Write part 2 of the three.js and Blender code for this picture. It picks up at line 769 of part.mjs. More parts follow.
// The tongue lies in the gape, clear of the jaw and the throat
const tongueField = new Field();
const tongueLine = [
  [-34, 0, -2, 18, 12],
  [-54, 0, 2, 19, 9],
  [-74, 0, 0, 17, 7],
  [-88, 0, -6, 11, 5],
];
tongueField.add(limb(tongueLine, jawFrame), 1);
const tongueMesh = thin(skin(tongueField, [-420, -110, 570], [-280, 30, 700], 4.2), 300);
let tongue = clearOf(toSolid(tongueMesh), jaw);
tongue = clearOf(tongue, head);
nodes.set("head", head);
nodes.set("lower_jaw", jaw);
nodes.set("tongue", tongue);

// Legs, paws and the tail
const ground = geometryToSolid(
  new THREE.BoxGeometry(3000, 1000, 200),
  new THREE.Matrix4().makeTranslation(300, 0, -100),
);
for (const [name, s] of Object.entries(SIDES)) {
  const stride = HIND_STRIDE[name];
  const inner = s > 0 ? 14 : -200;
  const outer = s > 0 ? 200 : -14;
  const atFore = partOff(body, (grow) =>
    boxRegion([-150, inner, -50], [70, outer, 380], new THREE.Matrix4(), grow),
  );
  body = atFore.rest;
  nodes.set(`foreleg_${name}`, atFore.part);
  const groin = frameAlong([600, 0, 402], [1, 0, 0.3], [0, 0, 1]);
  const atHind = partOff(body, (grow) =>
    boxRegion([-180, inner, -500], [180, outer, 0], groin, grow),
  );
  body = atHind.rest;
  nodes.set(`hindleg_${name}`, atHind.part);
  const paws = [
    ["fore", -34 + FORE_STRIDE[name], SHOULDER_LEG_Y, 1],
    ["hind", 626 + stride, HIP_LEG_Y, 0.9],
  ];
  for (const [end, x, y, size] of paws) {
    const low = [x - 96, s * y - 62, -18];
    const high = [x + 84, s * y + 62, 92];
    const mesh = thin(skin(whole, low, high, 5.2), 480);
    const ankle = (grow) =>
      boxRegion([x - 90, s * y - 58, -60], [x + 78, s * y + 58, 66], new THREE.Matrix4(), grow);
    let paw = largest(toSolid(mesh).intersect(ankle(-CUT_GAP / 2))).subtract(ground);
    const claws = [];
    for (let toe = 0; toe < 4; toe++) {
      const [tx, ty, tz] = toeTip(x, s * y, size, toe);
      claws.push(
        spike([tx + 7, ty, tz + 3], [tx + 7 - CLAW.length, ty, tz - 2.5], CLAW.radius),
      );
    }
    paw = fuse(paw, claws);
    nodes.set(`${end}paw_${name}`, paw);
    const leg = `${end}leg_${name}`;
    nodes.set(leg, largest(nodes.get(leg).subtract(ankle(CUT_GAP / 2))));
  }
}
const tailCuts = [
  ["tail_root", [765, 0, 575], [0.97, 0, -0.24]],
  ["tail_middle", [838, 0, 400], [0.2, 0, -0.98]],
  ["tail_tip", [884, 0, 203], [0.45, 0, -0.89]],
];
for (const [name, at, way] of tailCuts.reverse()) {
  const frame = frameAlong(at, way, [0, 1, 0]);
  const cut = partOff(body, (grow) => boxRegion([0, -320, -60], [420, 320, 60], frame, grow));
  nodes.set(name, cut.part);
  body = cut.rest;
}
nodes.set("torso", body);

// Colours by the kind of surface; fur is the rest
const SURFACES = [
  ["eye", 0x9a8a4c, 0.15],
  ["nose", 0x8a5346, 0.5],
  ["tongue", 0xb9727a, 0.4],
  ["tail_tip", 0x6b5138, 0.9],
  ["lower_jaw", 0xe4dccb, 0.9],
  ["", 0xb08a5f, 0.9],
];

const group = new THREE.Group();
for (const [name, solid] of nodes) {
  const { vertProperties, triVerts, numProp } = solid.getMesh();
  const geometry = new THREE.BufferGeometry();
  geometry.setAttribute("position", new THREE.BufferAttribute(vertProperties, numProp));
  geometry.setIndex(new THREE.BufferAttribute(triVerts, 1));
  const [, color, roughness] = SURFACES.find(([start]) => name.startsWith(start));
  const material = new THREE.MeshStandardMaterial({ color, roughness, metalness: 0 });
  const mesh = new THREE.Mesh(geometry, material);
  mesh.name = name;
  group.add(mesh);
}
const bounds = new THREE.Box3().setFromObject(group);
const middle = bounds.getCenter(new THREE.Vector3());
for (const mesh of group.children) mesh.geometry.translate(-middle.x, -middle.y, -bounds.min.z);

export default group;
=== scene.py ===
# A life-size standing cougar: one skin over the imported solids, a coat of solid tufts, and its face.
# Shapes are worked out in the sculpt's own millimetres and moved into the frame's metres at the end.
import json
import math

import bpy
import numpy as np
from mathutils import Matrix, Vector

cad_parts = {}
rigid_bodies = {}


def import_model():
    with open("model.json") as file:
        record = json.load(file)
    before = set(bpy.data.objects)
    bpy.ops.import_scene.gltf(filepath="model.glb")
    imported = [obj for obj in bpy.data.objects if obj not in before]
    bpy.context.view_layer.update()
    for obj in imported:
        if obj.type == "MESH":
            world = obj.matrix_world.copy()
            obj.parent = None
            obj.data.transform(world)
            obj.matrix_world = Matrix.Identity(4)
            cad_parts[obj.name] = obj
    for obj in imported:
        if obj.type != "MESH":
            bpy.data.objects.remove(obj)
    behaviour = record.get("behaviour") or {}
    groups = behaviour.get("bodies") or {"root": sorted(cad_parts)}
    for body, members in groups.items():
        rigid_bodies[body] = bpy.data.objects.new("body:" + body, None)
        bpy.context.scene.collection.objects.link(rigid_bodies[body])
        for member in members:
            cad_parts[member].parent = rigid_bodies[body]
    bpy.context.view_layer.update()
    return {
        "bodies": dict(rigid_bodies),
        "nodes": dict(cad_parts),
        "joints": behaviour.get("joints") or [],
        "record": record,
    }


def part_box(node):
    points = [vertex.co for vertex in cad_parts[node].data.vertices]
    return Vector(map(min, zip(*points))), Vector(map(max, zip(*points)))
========
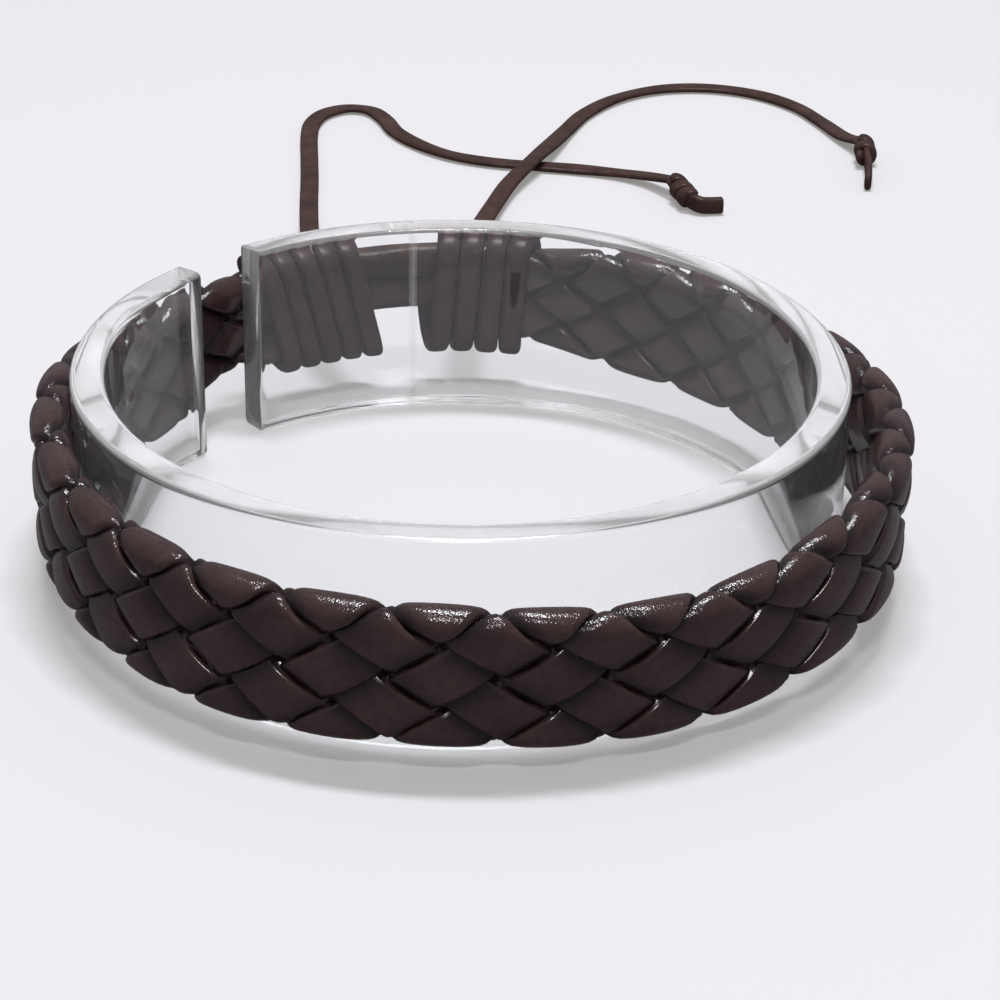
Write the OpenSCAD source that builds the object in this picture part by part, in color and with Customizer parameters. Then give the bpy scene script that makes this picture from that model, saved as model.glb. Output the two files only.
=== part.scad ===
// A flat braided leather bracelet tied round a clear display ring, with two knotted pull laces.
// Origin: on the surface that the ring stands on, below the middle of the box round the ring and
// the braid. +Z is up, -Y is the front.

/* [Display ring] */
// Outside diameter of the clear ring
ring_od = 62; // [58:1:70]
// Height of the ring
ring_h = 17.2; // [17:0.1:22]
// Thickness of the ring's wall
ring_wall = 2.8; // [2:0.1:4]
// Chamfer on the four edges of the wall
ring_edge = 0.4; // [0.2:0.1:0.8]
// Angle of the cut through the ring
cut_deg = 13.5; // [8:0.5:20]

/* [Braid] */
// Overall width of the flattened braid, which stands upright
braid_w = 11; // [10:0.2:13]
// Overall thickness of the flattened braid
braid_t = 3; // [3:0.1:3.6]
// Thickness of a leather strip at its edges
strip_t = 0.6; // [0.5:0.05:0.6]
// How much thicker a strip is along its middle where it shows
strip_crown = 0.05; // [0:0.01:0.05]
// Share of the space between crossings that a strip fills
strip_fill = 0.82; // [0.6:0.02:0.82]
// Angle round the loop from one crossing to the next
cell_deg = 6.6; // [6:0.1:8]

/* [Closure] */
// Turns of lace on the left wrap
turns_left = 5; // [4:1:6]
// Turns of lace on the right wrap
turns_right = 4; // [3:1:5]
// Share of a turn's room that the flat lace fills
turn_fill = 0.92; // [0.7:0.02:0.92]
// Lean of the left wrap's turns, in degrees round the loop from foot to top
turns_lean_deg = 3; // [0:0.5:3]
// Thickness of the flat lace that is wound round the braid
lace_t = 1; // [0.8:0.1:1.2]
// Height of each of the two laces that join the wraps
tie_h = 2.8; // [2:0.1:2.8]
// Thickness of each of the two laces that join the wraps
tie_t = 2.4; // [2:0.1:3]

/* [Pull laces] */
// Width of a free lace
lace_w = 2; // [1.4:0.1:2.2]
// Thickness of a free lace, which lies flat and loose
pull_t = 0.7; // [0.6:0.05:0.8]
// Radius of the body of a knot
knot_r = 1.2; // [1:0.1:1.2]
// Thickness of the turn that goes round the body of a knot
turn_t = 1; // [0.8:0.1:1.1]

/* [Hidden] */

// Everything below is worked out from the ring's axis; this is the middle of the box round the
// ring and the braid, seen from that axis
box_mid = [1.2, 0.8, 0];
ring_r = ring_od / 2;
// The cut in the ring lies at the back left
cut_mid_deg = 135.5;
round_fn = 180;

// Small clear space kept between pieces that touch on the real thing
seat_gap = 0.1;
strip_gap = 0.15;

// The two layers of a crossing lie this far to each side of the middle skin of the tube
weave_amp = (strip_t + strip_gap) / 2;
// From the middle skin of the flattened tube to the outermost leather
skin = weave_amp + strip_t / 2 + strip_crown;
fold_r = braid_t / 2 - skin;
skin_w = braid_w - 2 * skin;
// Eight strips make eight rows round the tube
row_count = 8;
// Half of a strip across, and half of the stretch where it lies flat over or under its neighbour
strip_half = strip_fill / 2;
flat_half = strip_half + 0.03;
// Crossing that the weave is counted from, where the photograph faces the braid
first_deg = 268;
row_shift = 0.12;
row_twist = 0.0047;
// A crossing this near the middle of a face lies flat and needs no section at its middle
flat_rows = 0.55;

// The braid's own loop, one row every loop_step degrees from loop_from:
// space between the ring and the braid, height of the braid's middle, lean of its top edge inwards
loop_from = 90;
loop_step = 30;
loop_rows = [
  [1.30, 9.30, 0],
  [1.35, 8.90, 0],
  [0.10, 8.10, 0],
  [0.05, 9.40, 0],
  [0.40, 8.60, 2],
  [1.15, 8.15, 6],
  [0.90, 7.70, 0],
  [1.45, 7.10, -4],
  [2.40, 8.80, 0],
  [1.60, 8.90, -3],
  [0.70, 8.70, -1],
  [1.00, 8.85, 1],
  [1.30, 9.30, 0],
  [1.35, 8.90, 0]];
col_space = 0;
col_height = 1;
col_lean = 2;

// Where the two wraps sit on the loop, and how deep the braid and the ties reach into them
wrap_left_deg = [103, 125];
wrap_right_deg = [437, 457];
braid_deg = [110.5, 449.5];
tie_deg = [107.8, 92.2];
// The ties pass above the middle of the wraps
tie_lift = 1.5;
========
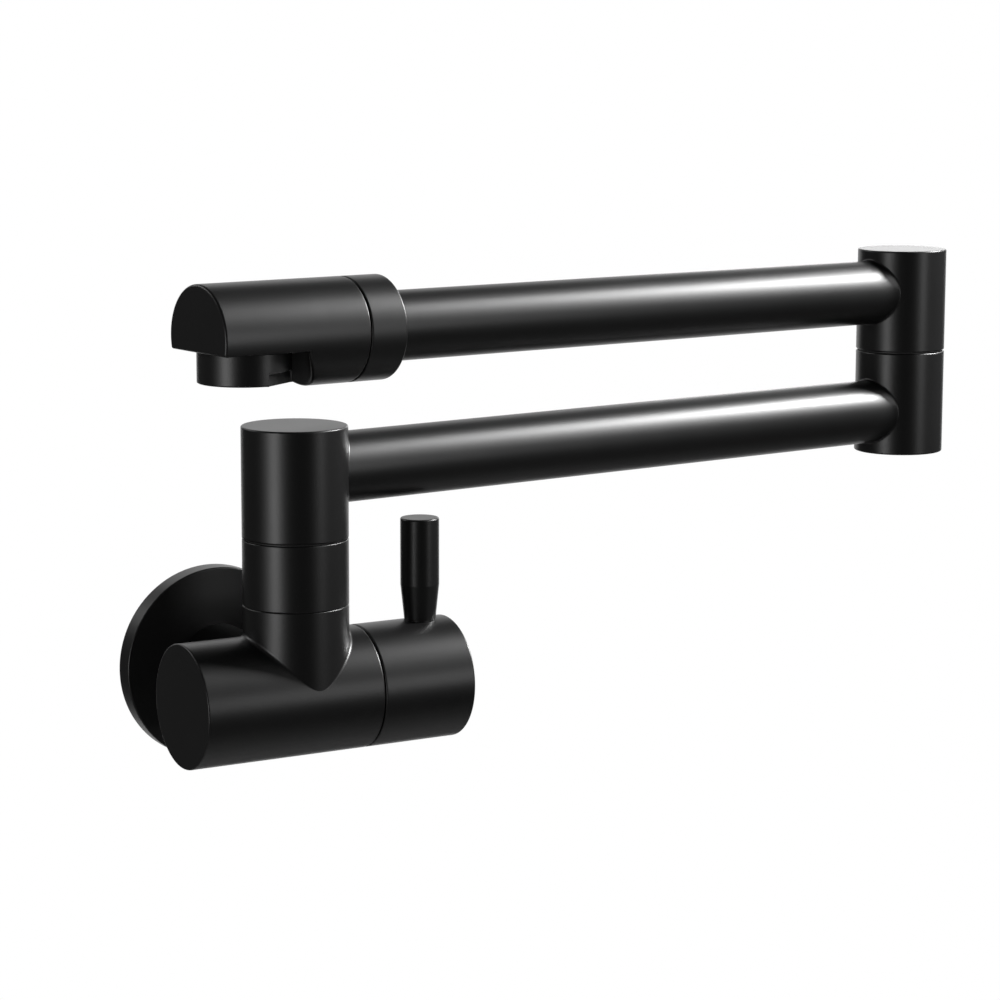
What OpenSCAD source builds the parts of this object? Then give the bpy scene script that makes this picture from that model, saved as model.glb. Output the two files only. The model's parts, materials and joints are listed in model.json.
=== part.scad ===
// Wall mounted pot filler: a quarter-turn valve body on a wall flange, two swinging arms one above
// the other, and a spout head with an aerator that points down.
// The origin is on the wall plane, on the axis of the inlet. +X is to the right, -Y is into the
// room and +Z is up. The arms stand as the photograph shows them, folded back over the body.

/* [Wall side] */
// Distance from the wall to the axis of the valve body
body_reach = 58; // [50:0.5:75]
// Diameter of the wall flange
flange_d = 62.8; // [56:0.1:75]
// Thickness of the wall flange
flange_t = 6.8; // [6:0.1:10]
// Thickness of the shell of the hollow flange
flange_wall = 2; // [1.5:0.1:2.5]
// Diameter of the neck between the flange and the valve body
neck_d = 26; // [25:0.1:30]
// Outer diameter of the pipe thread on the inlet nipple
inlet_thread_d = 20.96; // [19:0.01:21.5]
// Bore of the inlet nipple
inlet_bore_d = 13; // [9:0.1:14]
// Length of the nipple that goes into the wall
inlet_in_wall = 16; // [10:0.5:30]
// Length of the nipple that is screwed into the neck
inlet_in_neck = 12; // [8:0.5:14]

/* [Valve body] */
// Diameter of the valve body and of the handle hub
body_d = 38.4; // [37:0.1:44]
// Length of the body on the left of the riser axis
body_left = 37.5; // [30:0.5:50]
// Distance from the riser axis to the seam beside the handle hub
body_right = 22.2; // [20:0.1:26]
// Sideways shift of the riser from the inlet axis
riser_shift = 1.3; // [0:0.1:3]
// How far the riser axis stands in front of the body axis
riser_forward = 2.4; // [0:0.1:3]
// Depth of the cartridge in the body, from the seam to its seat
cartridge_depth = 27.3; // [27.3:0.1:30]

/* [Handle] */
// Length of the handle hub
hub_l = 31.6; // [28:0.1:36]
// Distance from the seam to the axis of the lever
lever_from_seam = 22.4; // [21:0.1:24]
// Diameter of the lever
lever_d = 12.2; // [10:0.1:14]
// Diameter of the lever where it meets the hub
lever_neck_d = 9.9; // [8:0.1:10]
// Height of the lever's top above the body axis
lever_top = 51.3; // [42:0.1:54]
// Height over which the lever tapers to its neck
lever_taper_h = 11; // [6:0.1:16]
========
▸ Exercise requirements:
Reproduce the lines exactly, from the line that contains "const group = new THREE.Group();" through the line that contains "bpy.data.objects.remove(obj)", and nothing more.

▸ Result below:
const group = new THREE.Group();
for (const [name, solid] of nodes) {
  const { vertProperties, triVerts, numProp } = solid.getMesh();
  const geometry = new THREE.BufferGeometry();
  geometry.setAttribute("position", new THREE.BufferAttribute(vertProperties, numProp));
  geometry.setIndex(new THREE.BufferAttribute(triVerts, 1));
  const [, color, roughness] = SURFACES.find(([start]) => name.startsWith(start));
  const material = new THREE.MeshStandardMaterial({ color, roughness, metalness: 0 });
  const mesh = new THREE.Mesh(geometry, material);
  mesh.name = name;
  group.add(mesh);
}
const bounds = new THREE.Box3().setFromObject(group);
const middle = bounds.getCenter(new THREE.Vector3());
for (const mesh of group.children) mesh.geometry.translate(-middle.x, -middle.y, -bounds.min.z);

export default group;
=== scene.py ===
# A life-size standing cougar: one skin over the imported solids, a coat of solid tufts, and its face.
# Shapes are worked out in the sculpt's own millimetres and moved into the frame's metres at the end.
import json
import math

import bpy
import numpy as np
from mathutils import Matrix, Vector

cad_parts = {}
rigid_bodies = {}


def import_model():
    with open("model.json") as file:
        record = json.load(file)
    before = set(bpy.data.objects)
    bpy.ops.import_scene.gltf(filepath="model.glb")
    imported = [obj for obj in bpy.data.objects if obj not in before]
    bpy.context.view_layer.update()
    for obj in imported:
        if obj.type == "MESH":
            world = obj.matrix_world.copy()
            obj.parent = None
            obj.data.transform(world)
            obj.matrix_world = Matrix.Identity(4)
            cad_parts[obj.name] = obj
    for obj in imported:
        if obj.type != "MESH":
            bpy.data.objects.remove(obj)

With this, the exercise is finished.